As a child, I was often told off for being too nosy. For asking too many questions, or for ‘playing around’ with ideas too much. Sound familiar? A child’s natural curiosity can often be squashed by parents, or teachers who just need to get through the day, or syllabus, without incessant questions.

But it’s this nosiness that has helped me most in my career, to understand better, to be more engaged in the work that I do, and to create more interesting and relevant work for clients.  

And I’m not the only one. Famous stories of ‘accidental’ invention from Post-It Notes, Gmail, the Slinky Toy to Viagra have all come about from natural curiosity and a desire to think differently. A 2018 study published in the Harvard Business Review found that curiosity reduces decision-making errors, enhances innovation, and improves team performance.

The reasons are pretty simple:

  • Curious employees ask questions, challenge assumptions and come up with new creative solutions. This sparks innovation as they find better ways of doing things.
  • If your team feel they can try something new, that their opinions and ideas are encouraged and celebrated, they become more engaged at work. The more engaged, the more productive.
  • Curious people also keep up with changes in the market, and may even spot trends before they hit the mainstream, keeping you ahead of your competitors.
  • Plus, some of those creative solutions might mean better, shorter, cheaper ways to deliver the same product – or even an improved version. That’s got to be a win-win!

What can you do to build this Curious Dream Team?

  • Ask probing questions – Regularly ask your team open-ended questions that spark imagination rather than give yes or no answers. ‘How could we rethink this?’ or ‘what would happen if we waived a magic wand? What’s stopping that working?’
  • Be a child yourself – demonstrating your own sense of wonder, learning and inquisitiveness gives your team permission to do the same
  • Admit when you don’t know and celebrate failure – nothing new ever comes from repeating the old, and small areas failure is a small price to pay for the benefits they can bring.
  • Embrace ideas – Be receptive to employee ideas and suggestions. Curiosity needs psychological safety, so respond positively even to unconventional concepts.
  • Reward learning – even if it doesn’t have an immediate effect on someone’s role.
  • Encourage collaboration – Cross-functional collaboration exposes people to new ways of thinking. Have teams periodically work together on projects or share knowledge.
  • Don’t micromanage!

The key is giving people time, space and support to explore ideas without judgement.
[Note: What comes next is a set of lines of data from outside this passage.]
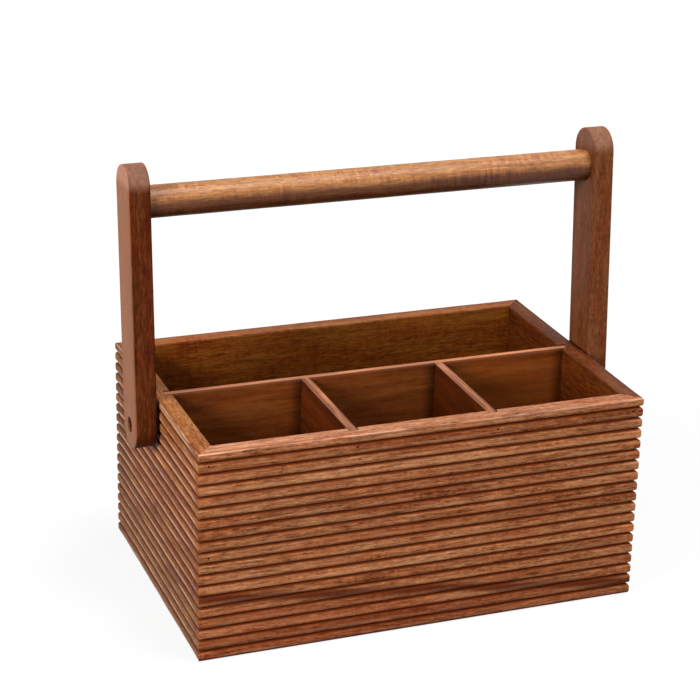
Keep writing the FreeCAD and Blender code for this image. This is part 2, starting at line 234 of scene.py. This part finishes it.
def woodColour(wood, grained, look):
    def figure(kind):
        return wood.noise(grained, *grain[kind])

    bands, streaks, flecks, fibres = (figure(k) for k in ("bands", "streaks", "flecks", "fibres"))
    patches = figure("patches").ramp(*grain["patchEdge"])
    curl = figure("curl")
    pores = figure("pores").ramp(*grain["poreEdge"])
    glints = figure("glints").ramp(*grain["glintEdge"])
    shade = (
        (bands - noiseMiddle) * look["bands"]
        + (streaks - noiseMiddle) * look["streaks"]
        + (flecks - noiseMiddle) * look["flecks"]
        + (fibres - noiseMiddle) * look["fibres"]
        + (curl - noiseMiddle) * patches * look["curl"]
        + glints * look["glints"]
        + grain["stops"][1]
    )
    colours = [tone(look[k]) for k in ("dark", "middle", "light")]
    colour = wood.grade(shade, list(zip(grain["stops"], colours)))
    colour = wood.mix(patches * look["patches"], colour, tone(look["patch"]), "MULTIPLY")
    colour = wood.mix(pores * look["pores"], colour, colours[0])
    relief = fibres * grain["fibreHeight"] + (1 - pores) * grain["poreDepth"]
    return colour, relief, streaks


def finishWood(wood, colour, relief, streaks, look):
    least, most = look["rough"] - grain["roughSpread"], look["rough"] + grain["roughSpread"]
    return wood.finish({
        "Base Color": colour,
        "Roughness": streaks.ramp(*grain["streakEdge"], least, most),
        "Specular IOR Level": look["gloss"],
        "Normal": wood.bump(relief, grain["bump"], grain["bumpStrength"]),
    })


def turnedGrain(wood, spot, look):
    sockets = {"Vector": spot, "Rotation": look["grain"], "Location": look["shift"]}
    return wood.node("ShaderNodeMapping", sockets=sockets)


def plainWood(name, look, *touches):  # each touch changes the colour in some places
    wood = newShading(name)
    spot = wood.place()
    colour, relief, streaks = woodColour(wood, turnedGrain(wood, spot, look), look)
    for touch in touches:
        colour = touch(wood, colour, wood.parts(spot), streaks, look)
    return finishWood(wood, colour, relief, streaks, look)


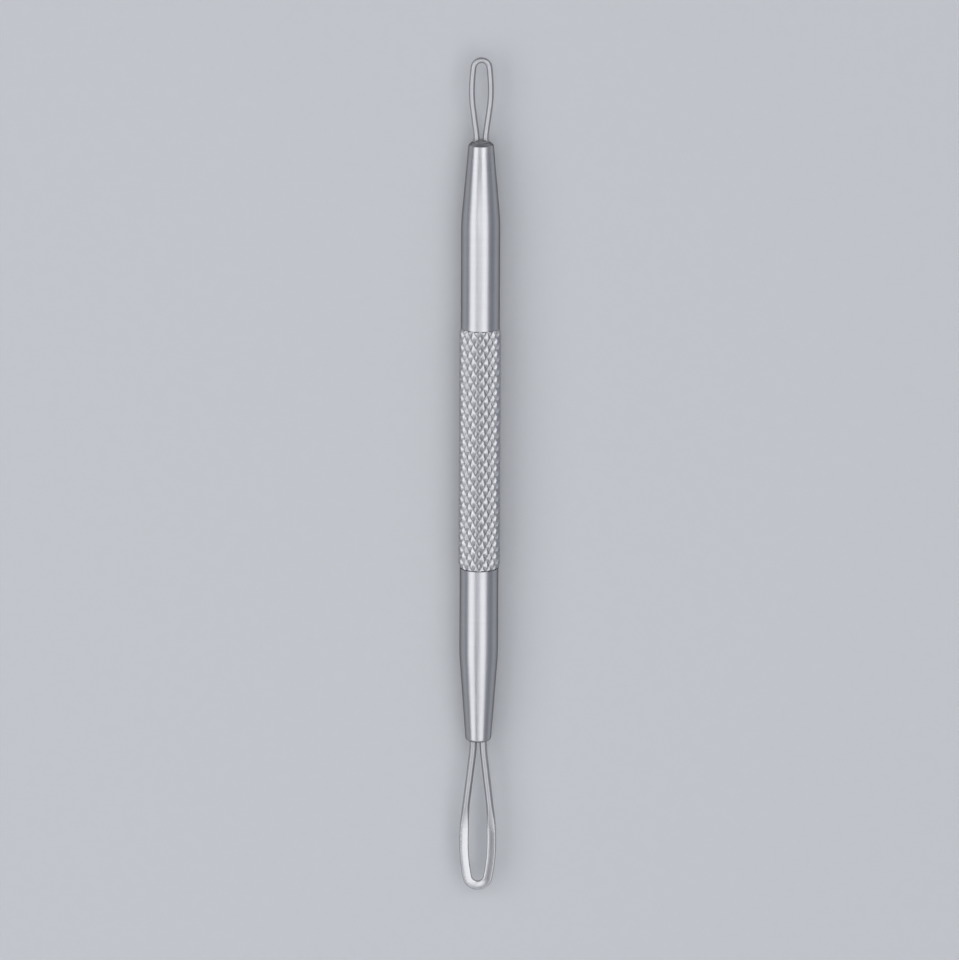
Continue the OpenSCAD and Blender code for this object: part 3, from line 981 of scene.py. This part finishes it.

For example, at Google, employees can spend 20% of their time on passion projects that excite them. Many iconic Google products, like Gmail and AdSense, originated from these curiosity-driven initiatives.

Of course, unbridled curiosity has its downsides. You need to make sure people don’t go down unproductive rabbit holes or lose sight of practical applications. Keeping communication open, and staying excited and curious yourself to what people are doing means that people will share their learnings and you can keep an eye on the balance between exploration and alignment with business goals.

The fruits of curiosity ultimately depend on how it’s channeled. But the simple act of nurturing inquisitiveness creates the spark for magic. The most innovative companies shape cultures where asking “why?” and “what if?” is second nature.

As a Maverick business leader, part of your role is giving employees permission to adopt beginner’s minds. After all, curiosity is what propels growth – for both individuals and organizations. We stop learning when we lose the childlike tendency to marvel at the world.

The future favours the curious, so empower your teams to explore, discover and unleash their untapped potential.